5- Do tell your children that the divorce is not their fault. Don’t assume your children know this already.
It may be 100% obvious to you that your trusting young child has nothing to do with your divorce. Unfortunately, many divorced parents make the mistake of thinking that it’s also 100% clear to the child. Research shows that many, if not most, children feel guilty about their parents’ divorce and believe that they were part of the breakup. Tell your child clearly and repeatedly that the divorce was not their fault.
6- Do avoid criticism and negativity. Don’t criticize your ex-spouse in front of your children.
Children, even very young children, know that they are part you and part your ex-spouse. Criticizing your ex-spouse in front of your children can be very damaging for their self concept and won’t convince them to love you more than they already do. In fact, criticizing your ex-spouse in front of your kids may make it harder for them to trust you to keep a soft heart for them when they make the inevitable mistakes or disappoint you. Remember, children are very good at ‘listening-in.’ Protect your children by not talking in half-whispers when you know they can hear most of what you’re saying and by talking after you believe they’ve gone to sleep.
7- Do minimize your child’s exposure to fighting. Don’t fight in front of your kids.
Have your disagreements well out of earshot. Research has shown that it’s often the fighting rather than the divorce that has the most negative effects on kids.
8- Do pay child support. Don’t make excuses.

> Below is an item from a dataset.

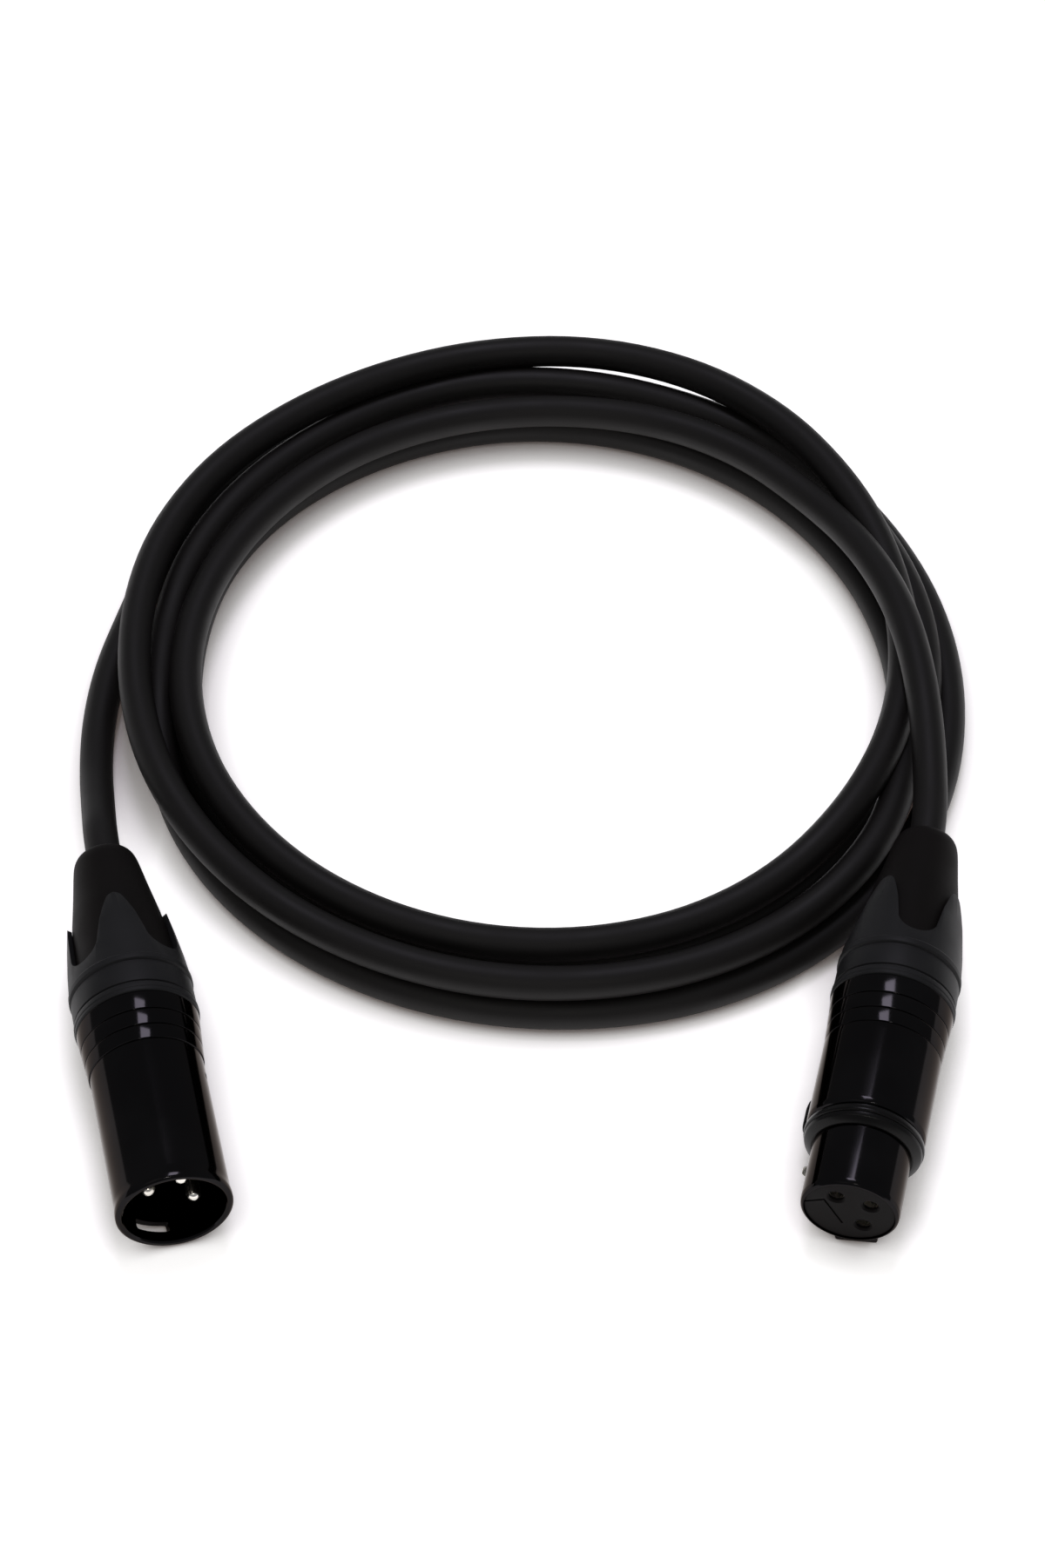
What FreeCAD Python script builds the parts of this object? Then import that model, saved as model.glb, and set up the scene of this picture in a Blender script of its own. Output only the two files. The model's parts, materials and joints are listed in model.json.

If you are a non-custodial parent, pay child support for the well-being of your child. Divorce often creates a financial setback for children that compounds the emotional one. Shield your child from this challenge by staying up to date on your child support
At every step of your divorce, whether you are considering divorce solutions, in divorce mediation, or finished with the process, your responsibility as a parent remains paramount. Look for support in an outward direction in your ring of kvetching. Offer support in an inward direction on the same ring, lavishing love on your children who rely on you. Remind yourself that your children’s interests – not yours – belong at the center of the trauma ring, and act accordingly.